Readers with long memories may recall that the LEP already has a strategy for growth promising a net increase of 100,000 jobs by 2020, but you can never have too many strategies and the SPRG is to “align directly with the Strategy for Growth and be developed through collaboration between local planning partners in the LEP”.

The Government might sit up and notice that the dreaded s-word has crept back into the planning lexicon.

One of Local Government Secretary Eric Pickles’s first decisions upon taking office was to scrap the Regional Spatial Strategies, which were despised by most local councils because they took a top-down Government approach to house building targets.

GBSLEP, it would seem, is intent on supplanting the RSS with its own spatial strategy, albeit somewhat under the radar at the moment..

Unfortunately, as the SPRG consultation document admits, GBSLEP doesn’t actually have any powers to tell West Midlands local authorities how they should go about planning for housing and industry so the latest strategy is designed to “provide a helpful context for Individual local plans and core strategies rather than supplanting them”.

The SPRG will look at the scale and broad distribution of growth across the GBLEP partners. That is, Birmingham, Solihull, Tamworth, Lichfield, East Staffordshire, Cannock Chase, Redditch, Bromsgrove and Wyre Forest.

But the document, we are told, is only meant to provide a “strategic steer” to the councils who are, by law, required to prepare their own individual development plans. There is no intention that SPRG should “undermine local plans that are at an advanced stage of preparation”.

The SPRG will not, therefore, trump Birmingham’s Big City Plan, or Solihull’s Draft Local Plan, or indeed any of the local planning strategies drawn up by GBSLEP’s councils.

The consultation document accepts that the outcome of the SPRG “is not a given” and depends on collaboration and “respect for local sensitivities”.

It is with this in mind that those being consulted might reasonably ask themselves what is the point of the SPRG?

In fact, the SPRG isn’t yet at the stage where the scale of development and locations for development can be identified; it is dealing solely with principles.

A motherhood and apple pie list includes recognition that “the environment and community needs to be seen as integral assets for sustainable growth not bolt-ons or luxuries”, and that “improving the quality of life for all is a key ingredient of the plan with strong social and environmental justice issues reflecting the continued importance of targeting investment into the areas of greatest need as well as responding to the market across the GBSLEP”.

Intriguingly, the section about principles of the emerging SPRG states: “The conurbation should meet an increasing share of the development needs it generates continuing the record of achievement in urban renaissance.

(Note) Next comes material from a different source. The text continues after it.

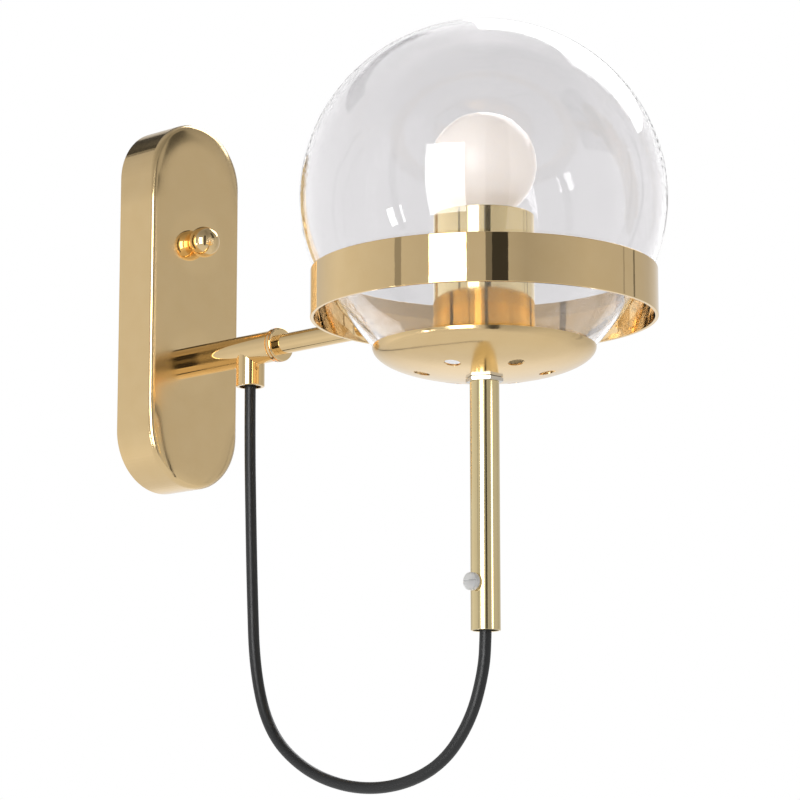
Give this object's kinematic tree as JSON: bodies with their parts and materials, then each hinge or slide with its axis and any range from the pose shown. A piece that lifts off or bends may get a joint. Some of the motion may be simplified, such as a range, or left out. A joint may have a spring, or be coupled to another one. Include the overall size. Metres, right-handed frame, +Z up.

The specific needs of rural areas will be addressed.”

And there’s more: “The plan will assist in identifying sustainable locations beyond the conurbation to accommodate development requirements that cannot be met within it and use this as an opportunity to provide more balanced communities.”

Finally, the consultation document makes a stab at the elephant in the GBSLEP room – housing development across the West Midlands. This, of course, is where the Regional Spatial Strategy fell apart because councils couldn’t or wouldn’t face up to the need to identify land for housing development.

The SPRG suggests a tripling in the scale of development land currently available if the housing crisis is to be tackled. Good luck with that one, then.

It’s at this stage that the SPRG consultation document gets more than a little nerdy with a circular diagram depicting an “overarching framework, strategic objectives and strategic policies”. It is, as I said, all very strategic, not to mention overarching.

Ten different ways to address housing, industrial and commercial growth are proposed. These include prioritising development in the M42 Gateway, on land alongside the M6 Toll, promoting dormitory settlements and developing New Towns.

Whether GBSLEP with its SPRG, can emerge as a strategic planning force depends on two factors. The first is the Government’s willingness to give LEPs executive powers, enabling them to pull together regional planning targets. The second is the ability of the Labour and Tory council leaders in GBSLEP to set political differences aside for the greater good by reaching agreement on thorny issues like housing land and industrial development.

And when the SPRG is finally approved, if it ever is, GBSLEP would be well advised to employ someone to translate the document into English.